ZFS chooses the latter approach and deals with the conundrum by running zil_claim
upon zpool import
, so that if ZIL has extended into unallocated space in the previous session, then the used space gets "claimed" before all the writing starts.
So, how do we bypass this important procedure?
My patch provides two mechanisms: "lazy import" switch (zpool import -L
) and "blocked" property of datasets.
If a dataset is blocked, then during a lazy import, the recursive procedure running zil_claim
simply doesn't descend past this dataset. (Other recursive procedures are handled similarly, but let's focus on zil_claim
for now.)
So how does this help us?
We can create a blocked dataset, say archive
, and stash below it everything we want to keep but don't use frequently, for example, some useful experiments we did on a virtual machine / container that we might want to look at again a year later. This allows us to avoid paying a toll for these dormant datasets during zpool import
.
Simple, right?
However, there is one catch. When an active dataset becomes dormant with its ZIL still full, and if this dataset misses the next zil_claim
, then not only are the logged writes in limbo, any future zil_claim can protentially corrupt the pool by claiming already allocated space (which gets freed twice later).

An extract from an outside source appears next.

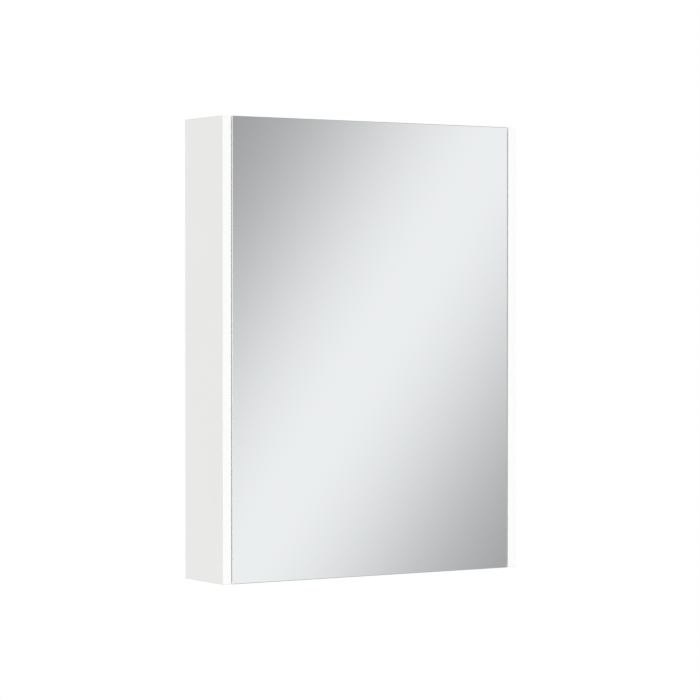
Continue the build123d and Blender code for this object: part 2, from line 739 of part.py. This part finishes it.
for name, level in zip(("lower", "upper"), shelf_levels):
    save(make_shelf(level), f"shelf_{name}")
pin_places = [(side, y, level) for side in sides.values() for y in pin_rows for level in shelf_levels]
save_group([make_shelf_pin(*place) for place in pin_places], "shelf_pins")
save_group([make_shelf_pad(*place) for place in pin_places], "shelf_pads")

hanger_screws = []
hanger_fixing_screws = []
for side in sides.values():
    for z in hanger_screw_heights:
        plane = Plane(origin=(side * hanger_middle, hanger_front, z), z_dir=(0, -1, 0))
        hanger_screws.append(make_pan_screw(plane, hanger_screw_length, hanger_screw_radius,
                                            hanger_screw_head_radius, hanger_screw_head))
    for y, z in hanger_fixings:
        plane = Plane(origin=(side * (half_inside - hanger_wall), y, z), z_dir=(-side, 0, 0))
        hanger_fixing_screws.append(make_pan_screw(plane, screw_length, screw_thread_radius,
                                                   screw_head_radius, screw_head_height))
save_group(hanger_screws, "hanger_screws")
save_group(hanger_fixing_screws, "hanger_fixing_screws")

save(make_door_board(), "door_board")
save(make_mirror(), "mirror_glass")
save_group([make_tape(index) for index in range(tape_count)], "mirror_tape_strips")
save_group([make_bumper(z) for z, up in joints.values()], "door_bumpers")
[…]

The patch handles this case by adding a check that runs during each sync and clears a ZIL if it has missed its zil_claim
. No attempt is made to salvage the logged writes (although it shouldn't be difficult to replay those writes on already allocated ZIL blocks). If a user wants to avoid losing ZIL backed writes to a dataset, they should wait until after zil_claim
, ie. after the pool has been exported and imported while the dataset is active, to make it dormant.
The patch was written against zfs-linux
0.7.12-1ubuntu5
(the lastest Ubuntu release when I started hacking ZFS back in 2018). I now remember I first started with 0.6.5.6-0ubuntu18
and then finally moved on to 0.7.12-1ubuntu5
when it became available.
To use this patch, you need to download the source package, install the build dependencies (listed in the accompanying .dsc
file), apply this patch, and then build the updated source and binaries.
You will find this tutorial helpful: https://wiki.debian.org/BuildingTutorial
The build will produce the following binaries:
libnvpair1linux
libuutil1linux
libzfs2linux
libzpool2linux
zfs-dkms
zfs-initramfs
zfsutils-linux
After installation, you will need to apt-mark hold
on each one of them. You will also need to apt-mark hold spl-dkms
.
The patch can also be applied to the stock zfs-0.7.12
(the result however is not tested). One simple way is to download the release, and then:
$ tar -xf zfs-0.7.12.tar.gz
$ patch -d zfs-0.7.12/ -p1 --no-backup-if-mismatch < 5000-Add-lazy-import-feature.patch
The name length check under dsl_dir_rename_check
should be allowed to finish (spotted this bug in 2021 when I attempted to reboot this project).
My reading of CDDL 1.0 is that section 3.3 doesn't apply until the patch is applied publicly. However, if anyone decides to apply the patch to their public repo then the result is immediately non-compliant ...
I have made every effort to minimize the footprint of this patch. Unfortunately, it still touches quite a few things.
As ZFS grows, it takes a lot time to keep track of all the changes to make sure no harmful interactions occur, and make adjustments if necessary. For example, right now on the TODO list (from my 2021 effort) are checkpoints and encryption.
The ideal outcome is thus for upstream to take an interest and make improvements in this direction. Hope they find this patch or at least the ideas useful.
A lesser alternative is to keep a perpetual "feature branch", for which I will probably need either community effort or some financial support, short of which I may have to eventually abandon this project.
Please let me know what you think in issues.
Many years ago at a Freemason gathering, when I was introduced as a Windows expert, a gentleman asked: My Windows keeps getting slower and slower. How do I stop that? The attempt to explain to a novice the performance penalty of unchecked entropy growth solidified the association in my head between a system that slows down over time and poor design. This is the driving force behind this long detour when I was in the middle of ZTS, the design of which I preferred not to modify.